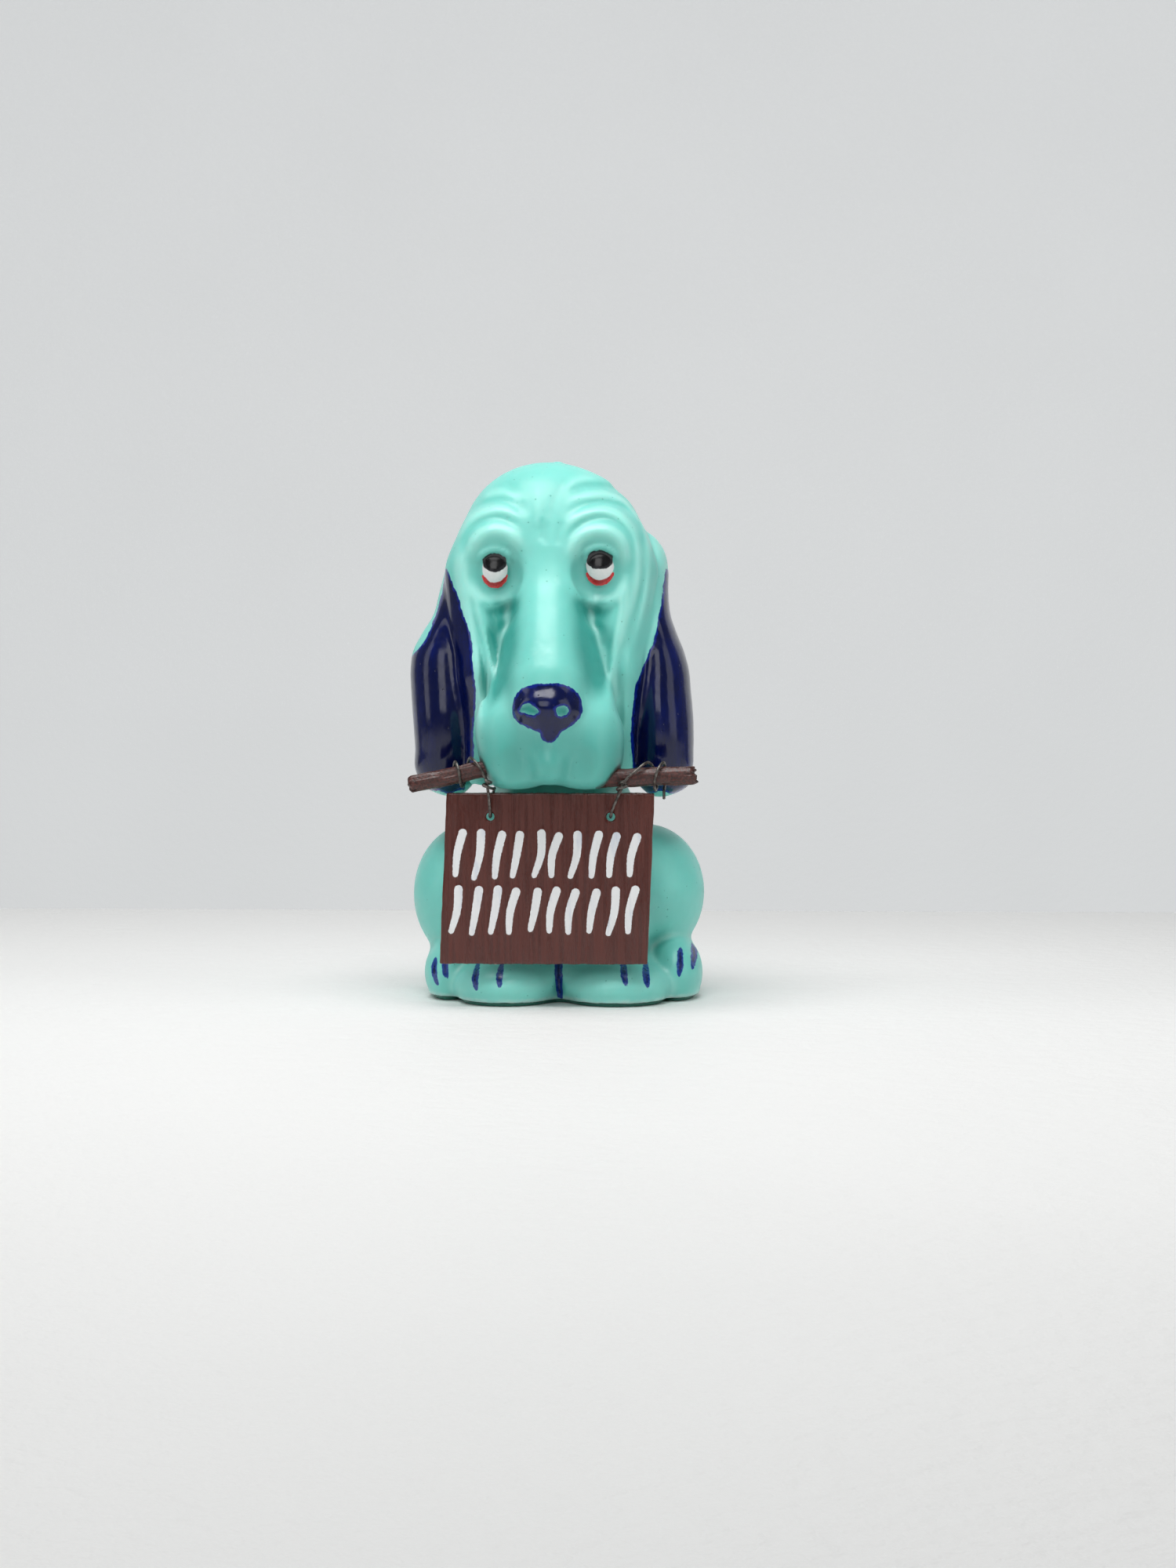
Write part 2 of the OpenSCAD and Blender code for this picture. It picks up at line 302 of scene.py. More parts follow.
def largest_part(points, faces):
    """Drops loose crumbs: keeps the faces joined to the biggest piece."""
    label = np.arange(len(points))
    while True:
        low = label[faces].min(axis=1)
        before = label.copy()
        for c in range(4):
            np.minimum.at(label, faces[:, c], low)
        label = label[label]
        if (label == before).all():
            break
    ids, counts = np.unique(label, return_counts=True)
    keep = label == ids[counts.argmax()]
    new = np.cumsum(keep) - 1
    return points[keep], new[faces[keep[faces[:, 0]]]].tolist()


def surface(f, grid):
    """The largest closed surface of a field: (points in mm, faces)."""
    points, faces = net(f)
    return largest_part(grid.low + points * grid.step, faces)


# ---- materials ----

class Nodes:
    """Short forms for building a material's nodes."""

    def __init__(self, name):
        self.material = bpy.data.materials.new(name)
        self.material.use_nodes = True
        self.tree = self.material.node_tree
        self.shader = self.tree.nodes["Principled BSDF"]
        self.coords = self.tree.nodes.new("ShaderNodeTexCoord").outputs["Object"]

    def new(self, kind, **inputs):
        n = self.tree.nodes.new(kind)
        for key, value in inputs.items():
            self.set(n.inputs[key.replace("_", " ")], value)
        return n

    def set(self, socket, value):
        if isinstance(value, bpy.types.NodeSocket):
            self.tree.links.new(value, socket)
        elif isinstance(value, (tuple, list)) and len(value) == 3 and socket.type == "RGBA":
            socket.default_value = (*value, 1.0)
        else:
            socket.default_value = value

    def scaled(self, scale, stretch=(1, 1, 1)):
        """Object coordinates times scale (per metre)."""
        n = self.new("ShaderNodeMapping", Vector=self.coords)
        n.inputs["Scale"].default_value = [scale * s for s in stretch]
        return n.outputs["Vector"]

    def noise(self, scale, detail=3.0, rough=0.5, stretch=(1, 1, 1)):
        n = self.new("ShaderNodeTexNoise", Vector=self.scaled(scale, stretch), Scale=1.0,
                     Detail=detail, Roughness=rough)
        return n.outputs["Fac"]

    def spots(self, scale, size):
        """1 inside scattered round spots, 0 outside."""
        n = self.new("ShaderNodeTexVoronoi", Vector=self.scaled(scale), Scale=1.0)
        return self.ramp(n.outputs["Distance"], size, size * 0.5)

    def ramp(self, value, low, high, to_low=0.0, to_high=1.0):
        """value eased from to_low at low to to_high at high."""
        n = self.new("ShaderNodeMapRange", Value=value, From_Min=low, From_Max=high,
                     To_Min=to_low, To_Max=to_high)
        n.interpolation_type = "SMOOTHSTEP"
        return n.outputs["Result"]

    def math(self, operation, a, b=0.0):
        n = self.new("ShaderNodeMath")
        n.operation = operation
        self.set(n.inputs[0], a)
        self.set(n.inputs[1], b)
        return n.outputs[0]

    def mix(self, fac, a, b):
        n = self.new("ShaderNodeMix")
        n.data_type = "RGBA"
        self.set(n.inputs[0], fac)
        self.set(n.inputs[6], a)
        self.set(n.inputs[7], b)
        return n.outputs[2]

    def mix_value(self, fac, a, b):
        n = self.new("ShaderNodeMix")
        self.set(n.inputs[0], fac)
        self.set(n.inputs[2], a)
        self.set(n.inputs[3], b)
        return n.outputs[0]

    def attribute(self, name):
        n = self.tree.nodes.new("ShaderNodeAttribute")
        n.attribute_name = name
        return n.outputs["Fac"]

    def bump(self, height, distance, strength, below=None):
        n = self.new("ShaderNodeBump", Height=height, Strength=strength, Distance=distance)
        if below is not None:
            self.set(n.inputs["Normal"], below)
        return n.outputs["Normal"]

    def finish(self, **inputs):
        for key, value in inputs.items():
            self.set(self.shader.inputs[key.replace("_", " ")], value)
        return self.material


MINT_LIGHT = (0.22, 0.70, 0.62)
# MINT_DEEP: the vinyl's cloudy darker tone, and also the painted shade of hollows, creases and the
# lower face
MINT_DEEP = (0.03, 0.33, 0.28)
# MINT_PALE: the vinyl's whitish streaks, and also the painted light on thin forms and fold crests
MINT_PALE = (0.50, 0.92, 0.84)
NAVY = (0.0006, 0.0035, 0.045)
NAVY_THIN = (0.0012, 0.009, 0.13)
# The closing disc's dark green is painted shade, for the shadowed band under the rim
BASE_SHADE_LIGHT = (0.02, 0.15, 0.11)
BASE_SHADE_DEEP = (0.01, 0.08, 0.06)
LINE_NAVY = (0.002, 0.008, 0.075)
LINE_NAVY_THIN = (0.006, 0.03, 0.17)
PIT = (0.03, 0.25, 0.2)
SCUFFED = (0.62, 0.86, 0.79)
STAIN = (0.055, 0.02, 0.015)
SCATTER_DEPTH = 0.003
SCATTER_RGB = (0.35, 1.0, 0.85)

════

§ **Aim of the exercise**:
Copy out the full material exactly as it appears.

§ **Task answer**:
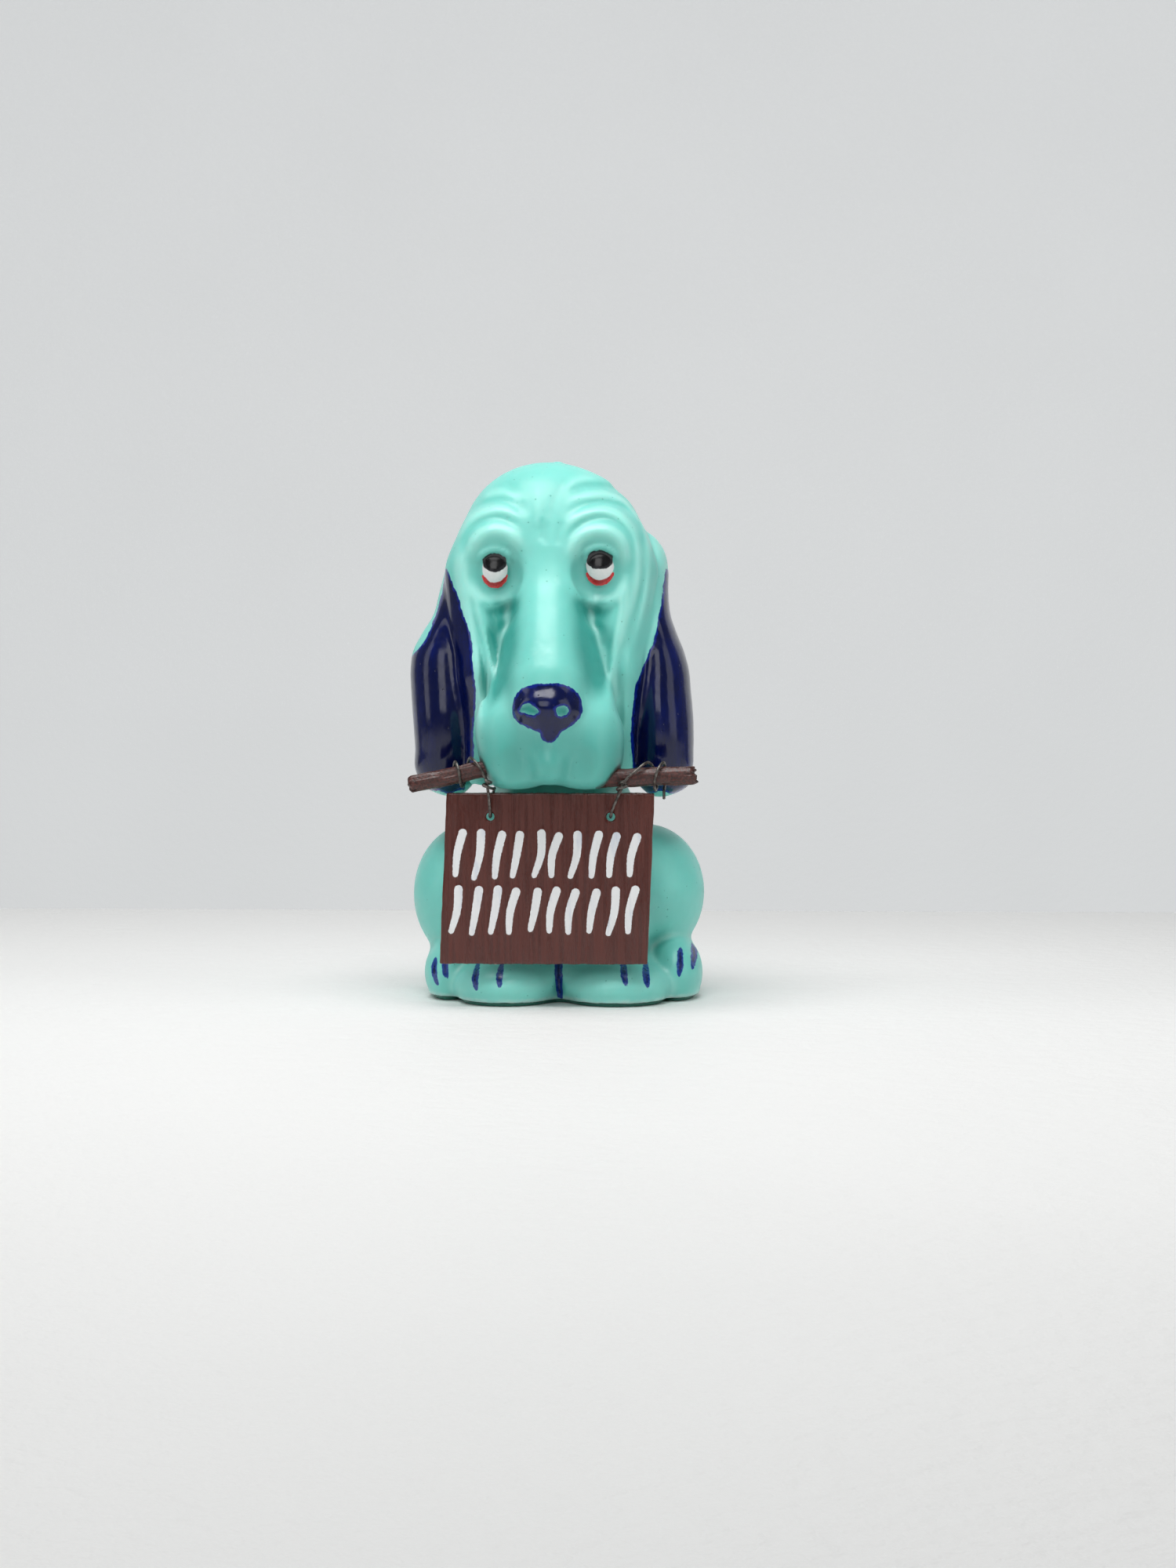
Write part 2 of the OpenSCAD and Blender code for this picture. It picks up at line 302 of scene.py. More parts follow.
def largest_part(points, faces):
    """Drops loose crumbs: keeps the faces joined to the biggest piece."""
    label = np.arange(len(points))
    while True:
        low = label[faces].min(axis=1)
        before = label.copy()
        for c in range(4):
            np.minimum.at(label, faces[:, c], low)
        label = label[label]
        if (label == before).all():
            break
    ids, counts = np.unique(label, return_counts=True)
    keep = label == ids[counts.argmax()]
    new = np.cumsum(keep) - 1
    return points[keep], new[faces[keep[faces[:, 0]]]].tolist()


def surface(f, grid):
    """The largest closed surface of a field: (points in mm, faces)."""
    points, faces = net(f)
    return largest_part(grid.low + points * grid.step, faces)


# ---- materials ----

class Nodes:
    """Short forms for building a material's nodes."""

    def __init__(self, name):
        self.material = bpy.data.materials.new(name)
        self.material.use_nodes = True
        self.tree = self.material.node_tree
        self.shader = self.tree.nodes["Principled BSDF"]
        self.coords = self.tree.nodes.new("ShaderNodeTexCoord").outputs["Object"]

    def new(self, kind, **inputs):
        n = self.tree.nodes.new(kind)
        for key, value in inputs.items():
            self.set(n.inputs[key.replace("_", " ")], value)
        return n

    def set(self, socket, value):
        if isinstance(value, bpy.types.NodeSocket):
            self.tree.links.new(value, socket)
        elif isinstance(value, (tuple, list)) and len(value) == 3 and socket.type == "RGBA":
            socket.default_value = (*value, 1.0)
        else:
            socket.default_value = value

    def scaled(self, scale, stretch=(1, 1, 1)):
        """Object coordinates times scale (per metre)."""
        n = self.new("ShaderNodeMapping", Vector=self.coords)
        n.inputs["Scale"].default_value = [scale * s for s in stretch]
        return n.outputs["Vector"]

    def noise(self, scale, detail=3.0, rough=0.5, stretch=(1, 1, 1)):
        n = self.new("ShaderNodeTexNoise", Vector=self.scaled(scale, stretch), Scale=1.0,
                     Detail=detail, Roughness=rough)
        return n.outputs["Fac"]

    def spots(self, scale, size):
        """1 inside scattered round spots, 0 outside."""
        n = self.new("ShaderNodeTexVoronoi", Vector=self.scaled(scale), Scale=1.0)
        return self.ramp(n.outputs["Distance"], size, size * 0.5)

    def ramp(self, value, low, high, to_low=0.0, to_high=1.0):
        """value eased from to_low at low to to_high at high."""
        n = self.new("ShaderNodeMapRange", Value=value, From_Min=low, From_Max=high,
                     To_Min=to_low, To_Max=to_high)
        n.interpolation_type = "SMOOTHSTEP"
        return n.outputs["Result"]

    def math(self, operation, a, b=0.0):
        n = self.new("ShaderNodeMath")
        n.operation = operation
        self.set(n.inputs[0], a)
        self.set(n.inputs[1], b)
        return n.outputs[0]

    def mix(self, fac, a, b):
        n = self.new("ShaderNodeMix")
        n.data_type = "RGBA"
        self.set(n.inputs[0], fac)
        self.set(n.inputs[6], a)
        self.set(n.inputs[7], b)
        return n.outputs[2]

    def mix_value(self, fac, a, b):
        n = self.new("ShaderNodeMix")
        self.set(n.inputs[0], fac)
        self.set(n.inputs[2], a)
        self.set(n.inputs[3], b)
        return n.outputs[0]

    def attribute(self, name):
        n = self.tree.nodes.new("ShaderNodeAttribute")
        n.attribute_name = name
        return n.outputs["Fac"]

    def bump(self, height, distance, strength, below=None):
        n = self.new("ShaderNodeBump", Height=height, Strength=strength, Distance=distance)
        if below is not None:
            self.set(n.inputs["Normal"], below)
        return n.outputs["Normal"]

    def finish(self, **inputs):
        for key, value in inputs.items():
            self.set(self.shader.inputs[key.replace("_", " ")], value)
        return self.material


MINT_LIGHT = (0.22, 0.70, 0.62)
# MINT_DEEP: the vinyl's cloudy darker tone, and also the painted shade of hollows, creases and the
# lower face
MINT_DEEP = (0.03, 0.33, 0.28)
# MINT_PALE: the vinyl's whitish streaks, and also the painted light on thin forms and fold crests
MINT_PALE = (0.50, 0.92, 0.84)
NAVY = (0.0006, 0.0035, 0.045)
NAVY_THIN = (0.0012, 0.009, 0.13)
# The closing disc's dark green is painted shade, for the shadowed band under the rim
BASE_SHADE_LIGHT = (0.02, 0.15, 0.11)
BASE_SHADE_DEEP = (0.01, 0.08, 0.06)
LINE_NAVY = (0.002, 0.008, 0.075)
LINE_NAVY_THIN = (0.006, 0.03, 0.17)
PIT = (0.03, 0.25, 0.2)
SCUFFED = (0.62, 0.86, 0.79)
STAIN = (0.055, 0.02, 0.015)
SCATTER_DEPTH = 0.003
SCATTER_RGB = (0.35, 1.0, 0.85)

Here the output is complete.